The three quartets, Opus 145, composed during Ries's years of retirement, are notable in their diversity. It is almost as though the composer intended the entire set to be played in a single sitting. The works were dedicated to a Charles Aders, of whom I have found no reference, but it would seem that they were designed to intrigue a musically literate personality. The first quartet, in C major, is only one step away from the Classical in nature, with the earlier mentioned quotation from Mozart and a final movement that is distinctly Spanish, marked Allegro all' espagnola, one of the earliest Northern European works of the period to reflect such a strong influence of the music of Spain. The second quartet, in E minor, creates a dark contrast in mood to the surrounding works, is more Romantic in nature, and is set in the dominant minor key of the concluding A major Quartet. This third quartet is the only one of the three to have a bright conclusion to its final movement, as though it were designed to cap an evening of music-making.
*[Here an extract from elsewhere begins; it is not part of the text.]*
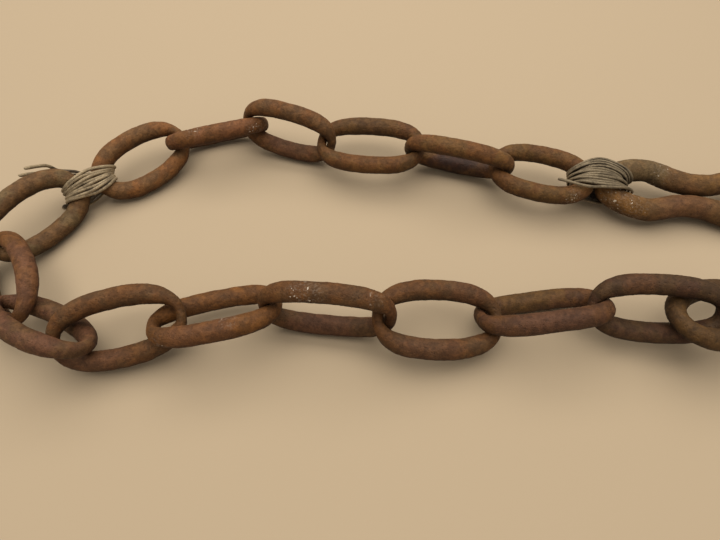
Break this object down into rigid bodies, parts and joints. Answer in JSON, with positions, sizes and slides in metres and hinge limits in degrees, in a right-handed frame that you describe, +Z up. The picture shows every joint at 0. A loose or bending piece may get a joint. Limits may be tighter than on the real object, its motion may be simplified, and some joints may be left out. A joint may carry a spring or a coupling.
{
  "type": "rusty chain",
  "caption": "Length of rusted hand-forged iron chain of worn oval links and one figure-eight link, laid in a hairpin with two butted joints bound in wire.",
  "frame": {"origin": "middle of the footprint, on the floor the chain lies on", "axes": "+X along the two long strands, from the bend of the hairpin to its open end; +Y from the strand of eight links to the strand with the figure-eight link; +Z up from the floor"},
  "size_m": [0.4264, 0.1604, 0.0393],
  "materials": {
    "iron": "hand-forged iron, evenly rusted, matte and pitted",
    "heavy_iron": "heavier forged iron, evenly rusted, matte and pitted",
    "wire": "dull grey-brown weathered iron wire"
  },
  "bodies": {
    "root": {"link_01": "iron", "link_02": "iron", "link_03": "iron", "link_04": "iron", "link_05": "iron", "link_06": "iron", "link_07": "iron", "link_08": "iron", "link_09": "iron", "link_10": "iron", "link_11": "iron", "link_12": "iron", "link_13": "iron", "link_14": "iron", "link_15": "iron", "link_16": "iron", "figure_eight_link": "heavy_iron", "binding_left": "wire", "binding_right": "wire"}
  },
  "joints": []
}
I started researching chamber music repertoire for flute with strings in 1977. My search started with Franz Vester's Flute Repertoire Catalogue (Musica Rara 1967) and ended in correspondence with a variety of music shops, the Library of Congress in Washington DC, and the Gesellschaft der Freunde der Österreichische Nationalbibliothek in Vienna. It was at the Library of Congress that I happened on copies of the Simrock Editions of the Quartets, Opus 145, by Ferdinand Ries that were published near the end of his life. I knew nothing of Ries except his dates, which looked promising, suggesting a style that could add a valuable dimension to a flute programme. I ordered photo-duplications of them and found the edition serviceable though filled with errors and inconsistencies. With some careful editing, the ensemble that I had assembled took these charming pieces on tour, with very favourable responses from both audiences and the press. Subsequently these works have been published in a Facsimile Edition (of the Simrock) by Falls House Press (1998) of Nashua, New Hampshire, USA, and in an edition by ACCOLADE Musikverlag, Holzkirchen (1998), edited by Jürgen Schmidt. The edition used for this recording is the Simrock Edition as corrected and edited while I prepared for performances in the late 1970s and early 1980s.